Docs from R on building binaries
docs on building binary R packages
The recommended method of building binary packages is to use
R CMD INSTALL --build pkg
wherepkg
is either the name of a source tarball (in the usual.tar.gz
format) or the location of the directory of the package source to be built.
R CMD INSTALL --build
operates by first installing the package and then packing the installed binaries into the appropriate binary package file for the particular platform.
By default,
R CMD INSTALL --build
will attempt to install the package into the default library tree for the local installation of R. This has two implications:
If the installation is successful, it will overwrite any existing installation of the same package. The default library tree must have write permission; if not, the package will not install and the binary will not be created. To prevent changes to the present working installation or to provide an install location with write access, create a suitably located directory with write access and use the -l option to build the package in the chosen location. The usage is then
R CMD INSTALL -l location --build pkg
where
location
is the chosen directory with write access. The package will be installed as a subdirectory oflocation
, and the package binary will be created in the current directory.
Walkthrough
With that background in place, by starting a docker container from bioconductor_full, we can build binary packages that can be shared with others who are also running using bioconductor_full.
The next command assumes that docker is running.
docker run -v PATH_TO_LOCAL_STORAGE_DIRECTORY:/data \
--name bioc_full \
-e PASSWORD=<YOUR_PASSWORD_OF_CHOICE> \
-p 8787:8787 \
bioconductor/bioconductor_full:devel
The PATH_TO_LOCAL_STORAGE_DIRECTORY
should be replaced with the local directlry
where the binary packages will land as they are built inside the container. Packages can
then be reused or copied somewhere else for installation as binaries.
After running the docker run
command above, you should be able to navigate to
https://localhost:8787/ (or whatever your docker host address is). You will be presented
with an Rstudio login. Login with username=rstudio
and
password=YOUR_PASSWORD_OF_CHOICE
as set above.
Install and build binaries
Binary packages, after being installed and built, will be placed in the current working directory. I switch to the directory that is mapped back to the host so that I can keep the binary packages around after the container stops.
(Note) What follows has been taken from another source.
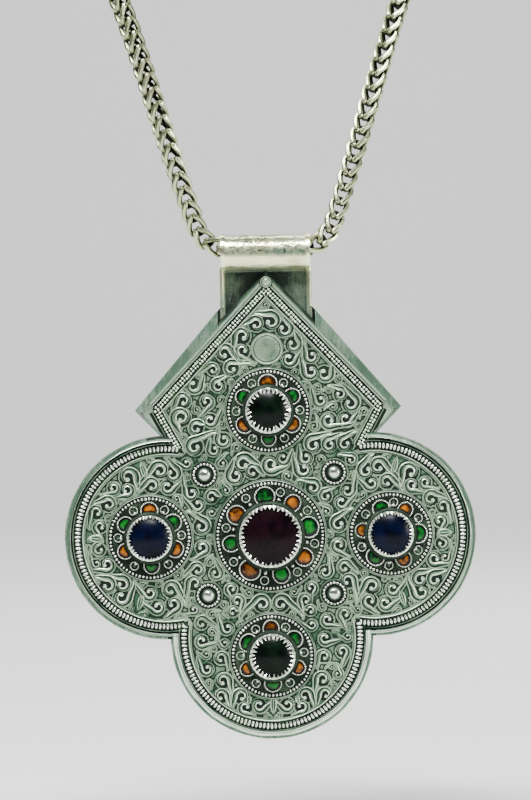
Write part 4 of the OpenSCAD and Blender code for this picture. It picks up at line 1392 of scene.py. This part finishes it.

setwd('/data') # to drop binary tarballs into this directory
After logging into Rstudio, execute the following command. Note the INSTALL_opts
.
# Biocmanager will be installed already for bioconductor_full
BiocManager::install('limma', INSTALL_opts='--build')
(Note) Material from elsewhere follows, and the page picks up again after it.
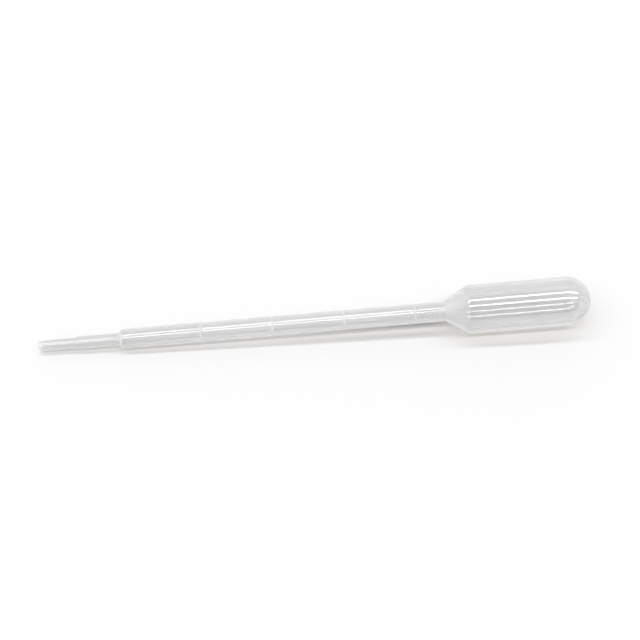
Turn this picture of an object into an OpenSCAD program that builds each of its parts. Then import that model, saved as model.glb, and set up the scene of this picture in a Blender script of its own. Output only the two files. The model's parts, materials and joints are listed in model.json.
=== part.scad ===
// Dropper pipette, blown in one piece from soft polyethylene.
// It lies as it comes to rest on a bench: tip towards -X, bulb towards +X, marks on top.
// The origin is under the middle of its box.

/* [Tip] */
// Outside diameter of the fine tip
tip_d = 3.0; // [2.4:0.1:3.3]
// Length of the fine tip, up to its step
tip_l = 9.8; // [5:0.2:20]
// Wall of the fine tip
tip_wall = 0.5; // [0.35:0.05:0.9]
// Rounding of the cut edges at the mouth
mouth_round = 0.1; // [0.05:0.05:0.15]

/* [Throat] */
// Outside diameter of the throat, between the tip and the stem
throat_d = 3.5; // [3.4:0.1:4.4]
// Length of the throat's straight part
throat_l = 11.4; // [5:0.2:25]
// Wall of the throat
throat_wall = 0.6; // [0.4:0.05:1]
// Slope of the step up from the tip, from the axis
step_slope = 30; // [15:1:60]
// Rounding at both ends of that step
step_round = 0.6; // [0.1:0.1:1.5]
// Slope of the shoulder up to the stem, from the axis
root_slope = 45; // [20:1:60]
// Rounding at both ends of that shoulder
root_round = 0.7; // [0.1:0.1:1.5]

/* [Stem] */
// Outside diameter of the stem
stem_d = 5.4; // [4.6:0.1:8]
// Length of the stem's straight part
stem_l = 87.7; // [60:0.5:140]
// Wall of the stem
stem_wall = 0.75; // [0.5:0.05:1.1]

/* [Bulb] */
// Outside diameter of the bulb
bulb_d = 13.1; // [9:0.1:20]
// Length of the bulb's straight part
barrel_l = 26.8; // [10:0.2:60]
// Wall of the bulb
bulb_wall = 0.7; // [0.5:0.05:1.1]
// Slope of the shoulder up to the bulb, from the axis
shoulder_slope = 31.5; // [20:0.5:50]
// Rounding where the stem meets that shoulder
neck_round = 0.8; // [0.2:0.1:3]
// Rounding where the shoulder meets the barrel
shoulder_round = 2; // [0.5:0.1:4]

/* [Marks] */
// Number of graduation ribs
mark_count = 4; // [2:1:8]
// Length of bare stem below the first rib
bare_below = 21.4; // [4:0.2:25]
// Length of bare stem above the last rib
bare_above = 8.1; // [4:0.1:25]
// Width of a rib at its foot
mark_w = 0.6; // [0.3:0.05:1]
// Height of a rib above the stem
mark_h = 0.18; // [0.1:0.02:0.4]
// How far round the stem a rib goes, in degrees
mark_sweep = 96; // [40:2:150]
// Turn of the marked side, from straight up towards the front, in degrees
mark_turn = 10; // [0:1:40]

/* [Parting line] */
// Width of the line that the mould's joint leaves
seam_w = 0.2; // [0.1:0.02:0.3]
// Height of that line
seam_h = 0.03; // [0.02:0.01:0.1]

/* [Hidden] */
$fn = 96;

// Flats in each rounded corner, and in the crown's quarter turn
corner_steps = 6;
crown_steps = 20;
// The most of a side that the rounding of one of its corners may take
corner_share = 0.45;
// Half of the angle past which a corner counts as straight and stays unrounded
nearly_straight = 89.5;
// The shortest that a step in the outline or the bore may be
shortest_step = 0.2;

tip_r = tip_d / 2;
throat_r = throat_d / 2;
stem_r = stem_d / 2;
bulb_r = bulb_d / 2;

// Places along the axis, counted from the mouth
tip_end = tip_l;
throat_start = tip_end + step_run(tip_r, throat_r, step_slope);
throat_end = throat_start + throat_l;
stem_start = throat_end + step_run(throat_r, stem_r, root_slope);
stem_end = stem_start + stem_l;
barrel_start = stem_end + step_run(stem_r, bulb_r, shoulder_slope);
barrel_end = barrel_start + barrel_l;
first_mark = stem_start + bare_below;
mark_pitch = (stem_l - bare_below - bare_above) / (mark_count - 1);

// Length along the axis of the step between two radii
function step_run(r0, r1, slope) = max(abs(r1 - r0) / tan(slope), shortest_step);

function flat(corner) = [corner[0], corner[1]];
function unit(v) = v / norm(v);

// The points of the arc that rounds corner b between its neighbours a and c.
// A corner is [distance from the axis, distance from the mouth, rounding].
function corner_arc(a, b, c) =
    let (
        back = flat(a) - flat(b),
        ahead = flat(c) - flat(b),
        half = acos(max(unit(back) * unit(ahead), -1)) / 2,
        reach = min(b[2] / tan(half), norm(back) * corner_share, norm(ahead) * corner_share),
        centre = flat(b) + unit(unit(back) + unit(ahead)) * reach / cos(half),
        from = flat(b) + unit(back) * reach - centre,
        side = sign(ahead[0] * back[1] - ahead[1] * back[0]),
        turn = side * (180 - 2 * half)
    )
    half > nearly_straight ? [flat(b)] :
    [for (i = [0:corner_steps])
        let (t = turn * i / corner_steps)
        centre + [from[0] * cos(t) - from[1] * sin(t), from[0] * sin(t) + from[1] * cos(t)]];

// A path through the corners, with its two ends kept and every corner between them rounded
function rounded_path(corners) =
    let (last = len(corners) - 1)
    concat(
        [flat(corners[0])],
        [for (i = [1:last - 1]) each corner_arc(corners[i - 1], corners[i], corners[i + 1])],
        [flat(corners[last])]
    );

// The two places where a step in the bore, from radius r0 to r1, starts and ends. Its wall runs
// along the outside's step between x0 and x1.
function bore_step(x0, x1, r0, r1, slope, wall) =
    let (middle = (x0 + x1) / 2 + wall * tan(slope / 2), run = step_run(r0, r1, slope))
    [middle - run / 2, middle + run / 2];

// The quarter turn that closes the bulb
function crown(r) =
    [for (i = [1:crown_steps])
        let (t = 90 * i / crown_steps)
        [r * cos(t), barrel_end + r * sin(t)]];

// The outside, from the mouth to the pole of the crown, moved outwards by grow
function outside(grow) = concat(
    rounded_path([
        [tip_r - tip_wall / 2 + grow, 0],
        [tip_r + grow, 0, mouth_round],
        [tip_r + grow, tip_end, step_round],
        [throat_r + grow, throat_start, step_round],
        [throat_r + grow, throat_end, root_round],
        [stem_r + grow, stem_start, root_round],
        [stem_r + grow, stem_end, neck_round],
        [bulb_r + grow, barrel_start, shoulder_round],
        [bulb_r + grow, barrel_end]
    ]),
    crown(bulb_r + grow)
);

// The inside, from the mouth to the crown, one wall in from the outside
function inside() =
    let (
        tip_bore = tip_r - tip_wall,
        throat_bore = throat_r - throat_wall,
        stem_bore = stem_r - stem_wall,
        bulb_bore = bulb_r - bulb_wall,
        step = bore_step(tip_end, throat_start, tip_bore, throat_bore, step_slope,
            (tip_wall + throat_wall) / 2),
        root = bore_step(throat_end, stem_start, throat_bore, stem_bore, root_slope,
            (throat_wall + stem_wall) / 2),
        shoulder = bore_step(stem_end, barrel_start, stem_bore, bulb_bore, shoulder_slope,
            (stem_wall + bulb_wall) / 2)
    )
    concat(
        rounded_path([
            [tip_r - tip_wall / 2, 0],
            [tip_bore, 0, mouth_round],
            [tip_bore, step[0], step_round],
            [throat_bore, step[1], step_round],
            [throat_bore, root[0], root_round],
            [stem_bore, root[1], root_round],
            [stem_bore, shoulder[0], neck_round],
            [bulb_bore, shoulder[1], shoulder_round],
            [bulb_bore, barrel_end]
        ]),
        crown(bulb_bore)
    );

// At rest it lies on two circles of its outline, one on each side of the stem's middle, with nothing
// below the line that touches both. That line's slope is how far the axis is tilted.
outline = outside(0);
stem_middle = (stem_start + stem_end) / 2;
front = [for (p = outline) if (p[1] < stem_middle) p];
rear = [for (p = outline) if (p[1] > stem_middle) p];
lie_tilt = min([for (p = front) max([for (q = rear) atan2(q[0] - p[0], q[1] - p[1])])]);
mouth_z = max([for (p = outline) p[0] * cos(lie_tilt) - p[1] * sin(lie_tilt)]);
low_x = min([for (p = outline) p[1] * cos(lie_tilt) - p[0] * sin(lie_tilt)]);
high_x = max([for (p = outline) p[1] * cos(lie_tilt) + p[0] * sin(lie_tilt)]);
mouth_x = -(low_x + high_x) / 2;

function backwards(points) = [for (i = [len(points) - 1:-1:1]) points[i]];

// The blown wall, turned about its axis
module wall() {
    rotate_extrude() polygon(concat(outside(0), backwards(inside())));
}

// One raised graduation rib, with its foot sunk into the stem's wall
module mark(x) {
    foot = stem_r - stem_wall / 3;
    top = stem_r + mark_h;
    rotate([0, 0, 180 + mark_turn - mark_sweep / 2])
        rotate_extrude(angle = mark_sweep)
            polygon([
                [foot, x - mark_w / 2],
                [stem_r, x - mark_w / 2],
                [top, x - mark_w / 4],
                [top, x + mark_w / 4],
                [stem_r, x + mark_w / 2],
                [foot, x + mark_w / 2]
            ]);
}

// The line where the mould's two halves met, along both sides and over the crown
module seam() {
    band = concat(outside(seam_h), backwards(outside(-tip_wall / 4)));
    for (side = [90, 270])
        rotate([0, 0, mark_turn + side])
            rotate([90, 0, 0])
                linear_extrude(seam_w, center = true)
                    polygon(band);
}

// Lays the upright pipette down on the bench
module lie_down() {
    translate([mouth_x, 0, mouth_z]) rotate([0, 90 - lie_tilt, 0]) children();
}

module pipette() {
    color([0.93, 0.94, 0.95, 0.8])
        lie_down() {
            wall();
            for (i = [0:mark_count - 1]) mark(first_mark + i * mark_pitch);
            seam();
        }
}

pipette();
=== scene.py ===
import json
import math

import bpy
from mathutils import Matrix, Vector


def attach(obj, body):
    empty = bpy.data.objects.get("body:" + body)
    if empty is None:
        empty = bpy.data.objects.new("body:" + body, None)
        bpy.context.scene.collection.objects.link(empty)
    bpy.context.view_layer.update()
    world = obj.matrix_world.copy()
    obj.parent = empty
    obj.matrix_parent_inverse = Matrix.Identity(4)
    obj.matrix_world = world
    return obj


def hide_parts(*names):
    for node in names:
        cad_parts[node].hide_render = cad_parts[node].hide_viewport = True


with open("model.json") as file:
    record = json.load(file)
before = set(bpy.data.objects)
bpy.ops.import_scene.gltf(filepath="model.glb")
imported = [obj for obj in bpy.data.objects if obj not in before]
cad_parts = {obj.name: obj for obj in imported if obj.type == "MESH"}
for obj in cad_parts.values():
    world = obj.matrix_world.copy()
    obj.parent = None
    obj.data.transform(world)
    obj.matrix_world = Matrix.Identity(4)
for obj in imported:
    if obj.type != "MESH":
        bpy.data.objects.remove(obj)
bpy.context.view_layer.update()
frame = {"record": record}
scene = bpy.context.scene
mm = 0.001
fullWhite = (1.0, 1.0, 1.0, 1.0)
print("frame loaded")


class Link:  # an output of a node, or only the tree to begin with; sums and products add Math nodes
    def __init__(self, tree, socket=None):
        self.tree = tree
        self.socket = socket

    def node(self, kind, settings=None, values=None, out=0):
        made = self.tree.nodes.new(kind)
        for name, value in (settings or {}).items():
            setattr(made, name, value)
        for name, value in (values or {}).items():
            socket = made.inputs[name] if isinstance(name, int) else socketCalled(made, name)
            if isinstance(value, Link):
                self.tree.links.new(value.socket, socket)
            else:
                socket.default_value = value
        return None if out is None else Link(self.tree, made.outputs[out])

    def other(self, name):  # another output of the same node
        return Link(self.tree, self.socket.node.outputs[name])

    def math(self, operation, first, second=0.0):
        return self.node("ShaderNodeMath", {"operation": operation}, {0: first, 1: second})

    def ramp(self, low, high, start=0.0, end=1.0, smooth=False):
        shape = "SMOOTHSTEP" if smooth else "LINEAR"
        sockets = {"Value": self, "From Min": low, "From Max": high, "To Min": start, "To Max": end}
        return self.node("ShaderNodeMapRange", {"interpolation_type": shape}, sockets)

    def __add__(self, other):
        return self.math("ADD", self, other)

    def __sub__(self, other):
        return self.math("SUBTRACT", self, other)

    def __rsub__(self, other):
        return self.math("SUBTRACT", other, self)

    def __mul__(self, other):
        return self.math("MULTIPLY", self, other)

    def __rmul__(self, other):
        return self.math("MULTIPLY", other, self)

    def __truediv__(self, other):
        return self.math("DIVIDE", self, other)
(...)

These installation options will copy the installed binary package(s) to /data
. These will end
up on the docker host machine in the PATH_TO_LOCAL_STORAGE_DIRECTORY
Bioconductor version 3.10 (BiocManager 1.30.4), R 3.6.1 (2019-07-05)
Installing package(s) 'limma'
trying URL 'https://bioconductor.org/packages/3.10/bioc/src/contrib/limma_3.41.18.tar.gz'
Content type 'application/x-gzip' length 1493044 bytes (1.4 MB)
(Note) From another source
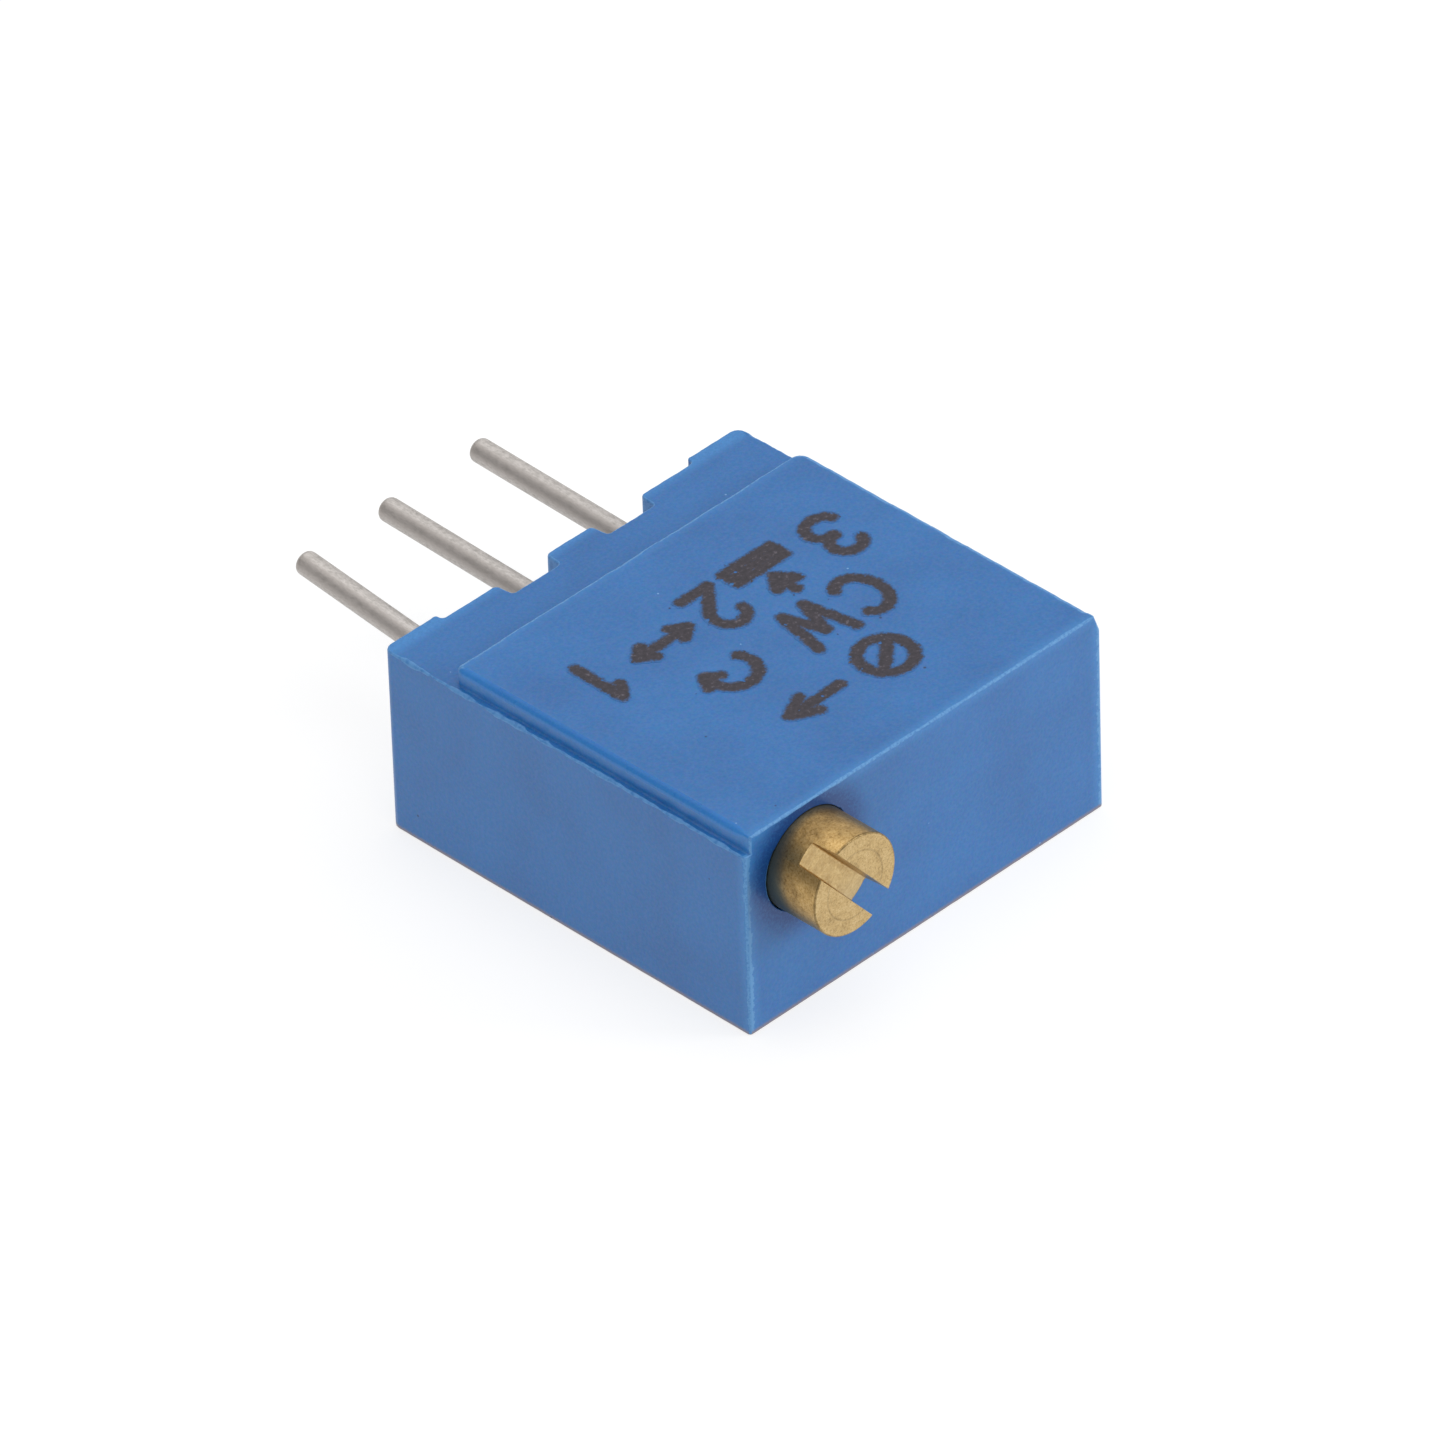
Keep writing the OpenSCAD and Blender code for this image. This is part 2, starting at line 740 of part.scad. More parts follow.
// Spring contact: a staked plate, an arm out to the arc, and two fingers that bend down to the films
module wiper() {
    rest_dir = open_dir + 180;
    color("#c99a45")
        on_rotor_axis() {
            difference() {
                union() {
                    turned(hub_r, plate_z0, hub_z);
                    rotate([0, 0, rest_dir])
                        translate([ring_r, -finger_l - arm_w, plate_z0])
                            cube([track_r + finger_w / 2 - ring_r, arm_w + eps, sheet_t]);
                }
                turned(post_r + 2 * post_gap, plate_z0 - eps, hub_z + eps);
                wiper_pegs(peg_d / 2 + touch_gap, hub_z + 2 * eps);
                rotate([0, 0, rest_dir])
                    translate([0, -finger_l, plate_z0 - eps])
                        cube([hub_r + eps, 2 * finger_l, sheet_t + 2 * eps]);
            }
            for (r = [ring_r, track_r])
                rotate([0, 0, rest_dir]) translate([r, 0, 0]) finger();
        }
}

// One finger, drawn along Y: flat at its root, sloping down to its contact line, turned up at its tip
module finger() {
    low = film_z + touch_gap;
    bend_y = -0.8 * finger_l;
    line = [
        [-finger_l - eps, plate_z0], [bend_y, plate_z0], [-contact_r, low + contact_r / 3],
        [0, low], [contact_r, low + contact_r / 3], [1.5 * contact_r, low + contact_r]
    ];
    top = [for (i = [len(line) - 1 : -1 : 0]) line[i] + [0, sheet_t]];
    translate([-finger_w / 2, 0, 0])
        rotate([90, 0, 90]) linear_extrude(finger_w) polygon(concat(line, top));
}

housing();
back_cover();
cover_seal();
pin_seal();
substrate();
resistive_track();
collector_track();
end_conductor_1();
end_conductor_3();
pin_1();
pin_2();
pin_3();
solder_1();
solder_2();
solder_3();
screw_retainer();
adjusting_screw();
o_ring();
worm_wheel();
wiper();
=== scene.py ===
"""Square multi-turn trimmer potentiometer, modelled and finished for rendering.

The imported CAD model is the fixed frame. The visible pieces are rebuilt from it with
finer edges, print, a slotted head and drawn wires, and the inner pieces keep their CAD
meshes and get their own finishes. Meshes are worked in millimetres and placed in metres.
"""

import json
import logging
import math
from collections.abc import Iterable
from dataclasses import dataclass, field
from enum import Enum

import bmesh
import bpy
import numpy as np
from mathutils import Matrix, Vector, noise


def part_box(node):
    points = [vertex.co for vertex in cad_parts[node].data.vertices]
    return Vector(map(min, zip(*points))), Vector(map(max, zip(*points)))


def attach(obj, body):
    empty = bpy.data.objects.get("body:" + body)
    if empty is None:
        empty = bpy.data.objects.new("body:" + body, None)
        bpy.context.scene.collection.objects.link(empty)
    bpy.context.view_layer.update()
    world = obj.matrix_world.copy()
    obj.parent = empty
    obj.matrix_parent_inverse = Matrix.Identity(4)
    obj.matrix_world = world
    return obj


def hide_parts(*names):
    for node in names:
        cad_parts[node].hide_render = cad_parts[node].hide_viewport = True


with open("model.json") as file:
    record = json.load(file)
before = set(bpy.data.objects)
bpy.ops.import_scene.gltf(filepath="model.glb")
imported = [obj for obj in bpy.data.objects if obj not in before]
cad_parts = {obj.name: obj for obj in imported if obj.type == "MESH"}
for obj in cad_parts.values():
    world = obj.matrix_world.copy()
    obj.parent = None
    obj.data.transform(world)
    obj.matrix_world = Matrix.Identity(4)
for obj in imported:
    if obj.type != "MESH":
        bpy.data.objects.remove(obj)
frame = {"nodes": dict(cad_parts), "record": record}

LOG = logging.getLogger("trimmer")
MM = 0.001

Mesh = bmesh.types.BMesh
Tree = bpy.types.NodeTree
Node = bpy.types.Node
Socket = bpy.types.NodeSocket
Inputs = dict[str | int, object]

WHITE = (1.0, 1.0, 1.0, 1.0)


class Body(Enum):
    """The moving bodies that a piece can ride on."""

    CASE = "case"
    SCREW = "screw"
    ROTOR = "rotor"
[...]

==================================================
downloaded 1.4 MB
* installing *source* package ‘limma’ ...
** using staged installation
** libs
gcc -I"/usr/local/lib/R/include" -DNDEBUG -I/usr/local/include -fpic -g -O2 -fstack-protector-strong -Wformat -Werror=format-security -Wdate-time -D_FORTIFY_SOURCE=2 -g -c init.c -o init.o
gcc -I"/usr/local/lib/R/include" -DNDEBUG -I/usr/local/include -fpic -g -O2 -fstack-protector-strong -Wformat -Werror=format-security -Wdate-time -D_FORTIFY_SOURCE=2 -g -c normexp.c -o normexp.o
gcc -I"/usr/local/lib/R/include" -DNDEBUG -I/usr/local/include -fpic -g -O2 -fstack-protector-strong -Wformat -Werror=format-security -Wdate-time -D_FORTIFY_SOURCE=2 -g -c weighted_lowess.c -o weighted_lowess.o
gcc -shared -L/usr/local/lib/R/lib -L/usr/local/lib -o limma.so init.o normexp.o weighted_lowess.o -L/usr/local/lib/R/lib -lR
installing to /usr/local/lib/R/site-library/00LOCK-limma/00new/limma/libs
** R
** inst
** byte-compile and prepare package for lazy loading
** help
*** installing help indices
** building package indices
** installing vignettes
** testing if installed package can be loaded from temporary location
** checking absolute paths in shared objects and dynamic libraries
** testing if installed package can be loaded from final location
** testing if installed package keeps a record of temporary installation path
* creating tarball
packaged installation of ‘limma’ as ‘limma_3.41.18_R_x86_64-pc-linux-gnu.tar.gz’
* DONE (limma)
Check what we created:
dir('/data')
Your version of limma may differ.
[1] "limma_3.41.18_R_x86_64-pc-linux-gnu.tar.gz"
These binary packages can be installed just like any .tar.gz
package but will
be intalled very quickly like on Mac OS and Windows.
Remember to kill the docker container after you are done.